According to Reich, financial capital is fluid; international capital movements are far simpler and easier than international movements of human capital. So, human capital is reliable; financial capital is ephemeral and untrustworthy. Further, as a rule, financial capital chases human capital  that is why so many software firms are coming to India. Or, if we have human capital, we need not worry about financial capital. The converse is not true. That makes skilled work force a more reliable asset than financial capital. Development based on human capital is dependable; that based on financial capital is undependable. As he says:

"well-trained workers attract global corporations, which invest and give the workers good jobs; the good jobs, in turn, generate additional training and experience. As skills move upward and skill accumulates, a nation's citizens add more and more value to the world and command greater and greater compensation from the world, improving the country's standard of living."

Then, an Indian owned firm, even if it is a Public Sector Undertaking is NOT one of "ours" if it is wedded to imported technology. In contrast, any foreign firm that brings in new technology, new management, new skills and invests in R and D employing Indian scientists, engineers and technicians, is truly one of "ours"!
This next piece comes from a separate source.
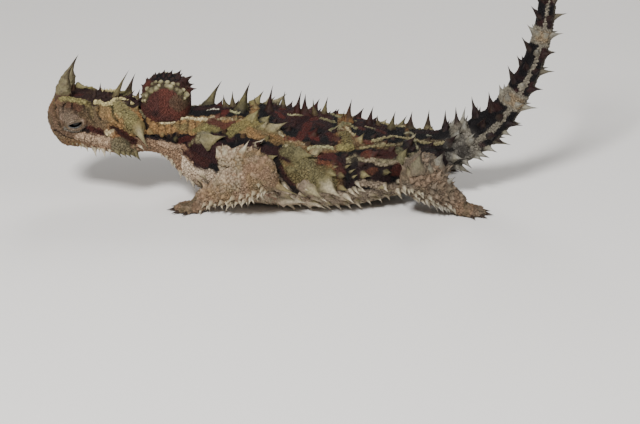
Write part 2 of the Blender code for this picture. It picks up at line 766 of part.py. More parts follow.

Economies of Scale: In his analysis of the growth of the United States, Denison estimates that Economies of Scale contributed towards 19 per cent of the total. That was twice as much as capital did. Evidently, the managerial ability to handle larger and larger system is an important factor in economic growth. That is an area where India is indeed weak. Small scale industries get so many tax incentives and are allowed to evade so many taxes, that it is NOT profitable for them to expand to a globally competitive size. As a corollary, there is no incentive to invest in R&D and keep pace with global advances in technology. That is a double jeopardy – the country loses out both by poor technology and lack of economies of scale.